En préconisant l'élaboration d'un schéma de moyen terme, la Cour n'appelle pas pour autant à une tabula rasa. Il est évident que les établissements sont ancrés dans une histoire et dans un territoire. Pour autant, la Cour a fait le constat du caractère très contingent de la structuration en matière de niveau de prise en charge. Dans le département de l'Allier, par exemple, les trois maternités, qui sont toutes de niveau II, n'en respectent pas les normes de personnel obligatoires. L'une d'elles pourrait passer en niveau I au bénéfice des autres. C'est d'autant plus important que l'on constate « l'encombrement » de certaines maternités. Seules 7 % des maternités disent qu'elles peuvent rencontrer des difficultés à certains moments mais c'est le cas de 25 % des maternités de niveau III. Il est vrai que les accouchements sont soumis à une certaine saisonnalité. Les maternités de niveau III jouent aussi un rôle de proximité mais elles accueillent aussi au-delà de leur territoire, en raison du souhait des femmes d'accoucher dans des établissements dotés d'un plateau technique performant. A rebours, on observe aussi le souhait de certaines femmes d'accoucher dans des conditions moins médicalisées.

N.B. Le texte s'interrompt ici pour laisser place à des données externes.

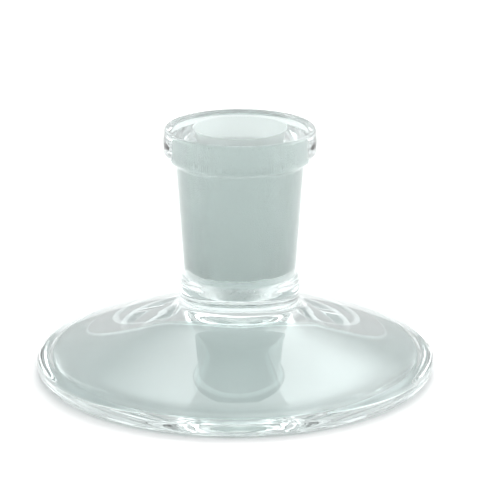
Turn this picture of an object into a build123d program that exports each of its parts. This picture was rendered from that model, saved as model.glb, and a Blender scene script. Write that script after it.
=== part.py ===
"""Glass stand: a standard 14/23 ground socket on a hollow bell foot.

The finished object is one piece of fused borosilicate glass. It is built here as
the six lengths of glass that meet in it: collar, ground socket and closed end make
the joint, and flare, dome and rim make the foot. Every length is a body of
revolution about Z, and neighbours meet face to face at their seams.

Millimetres, +Z up, origin on the table under the centre of the foot.
"""

import os
from math import radians, tan

from build123d import *

# --- Overall sizes ---
HEIGHT = 39.8
FOOT_RADIUS = 31.6

# --- Ground bore: standard 14/23 taper, one in ten on the diameter ---
MOUTH_RADIUS = 7.25
GROUND_LENGTH = 23.0
TAPER_PER_MM = 0.05
GROUND_END_RADIUS = MOUTH_RADIUS - GROUND_LENGTH * TAPER_PER_MM
GROUND_END_Z = HEIGHT - GROUND_LENGTH

# --- Tapered outside of the joint ---
TUBE_TOP_RADIUS = 10.4
TUBE_END_RADIUS = 8.8
TUBE_END_Z = 16.2

# --- Collar round the mouth ---
COLLAR_RADIUS = 12.0
COLLAR_TOP_ROUNDING = 0.5
COLLAR_SIDE_END_Z = HEIGHT - 3.4
COLLAR_SHOULDER_RADIUS = 11.2
COLLAR_SHOULDER_Z = HEIGHT - 4.95
COLLAR_END_Z = HEIGHT - 5.9

# --- Closed end of the joint, with the weld bead round it ---
BORE_END_Z = 13.0
BORE_ROUND_START_Z = 15.6
WELD_STEP_RADIUS = 9.22
WELD_STEP_Z = 15.65
WELD_RADIUS = 9.5
WELD_Z = 14.7
SEAM_Z = 12.4
SEAM_RADIUS = 9.45

# --- Flare of the foot, under the seam ---
CAVITY_TOP_Z = 9.8
CAVITY_NECK_RADIUS = 7.0
CAVITY_NECK_Z = 8.2
FLARE_RADIUS = 13.4
FLARE_TOP_Z = 9.0
FLARE_UNDER_Z = 5.2

# --- Dome of the foot ---
DOME_RADIUS = 27.8
DOME_EDGE_Z = 4.5
DOME_UNDER_EDGE_Z = 0.6
DOME_TOP_SLOPE = 13.5
DOME_EDGE_SLOPE = 22.0
DOME_UNDER_TOP_SLOPE = 20.0
DOME_UNDER_EDGE_SLOPE = 14.0

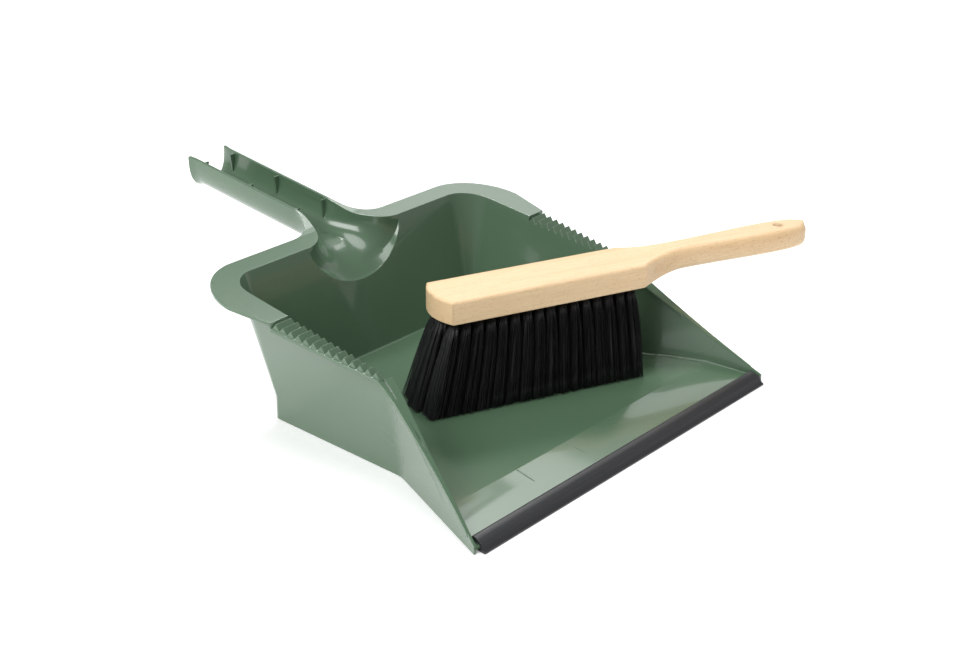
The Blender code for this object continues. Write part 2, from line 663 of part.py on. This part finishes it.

La définition d'un objectif cible permettrait d'avancer.

L'accompagnement des femmes à leur retour à domicile est à la fois essentiel et structurant. Des stratégies d'accouchement ambulatoire sont mises en place dans certains pays, comme la Suisse, où le temps de l'accouchement n'est qu'un moment de la prise en charge. Ce retour plus précoce suppose un accompagnement et pose la question de la durée d'accès au lieu de naissance. Notre pays a fait le choix de la proximité du domicile de la parturiente. En Suède, 18 maternités accueillent un nombre de naissances que l'Ile-de-France répartit sur 92 maternités. Ce n'est pas un modèle absolu mais c'est une organisation différente qui suppose de faire en sorte que les femmes soient hébergées avant la naissance à proximité du lieu d'accouchement. Les expérimentations d'hôtels hospitaliers peuvent être intéressantes à cet égard.

Pour les établissements pratiquant plus de 4 000 accouchements par an, il y a un besoin de règles d'organisation et d'exercice de leurs responsabilités qui soient plus claires. La Cour a proposé que les maternités de niveau III soient dotées de services de réanimation adulte au regard des problématiques de mortalité maternelle. Cela suppose des flux de formation d'anesthésistes réanimateurs mais aussi, une réorganisation accrue dans le domaine chirurgical.

Le rapport contient des éléments relatifs aux césariennes de confort. Sur ce sujet, la Haute Autorité de santé a lancé des actions sur l'optimisation du recours à la césarienne qui ont été puissamment relayées par les réseaux de santé périnataux et se sont traduites, dans certains établissements, par une véritable chasse à la mauvaise indication.

En ce qui concerne la relation ville-hôpital, le Prado est effectivement une initiative intéressante mais elle n'est pas la seule. De fait, il s'est souvent superposé à des initiatives hospitalières et libérales existantes et s'est parfois révélé désorganisateur par rapport à des pratiques antérieures. Il va dans la bonne direction mais n'a pas toujours été introduit de la façon la plus efficiente.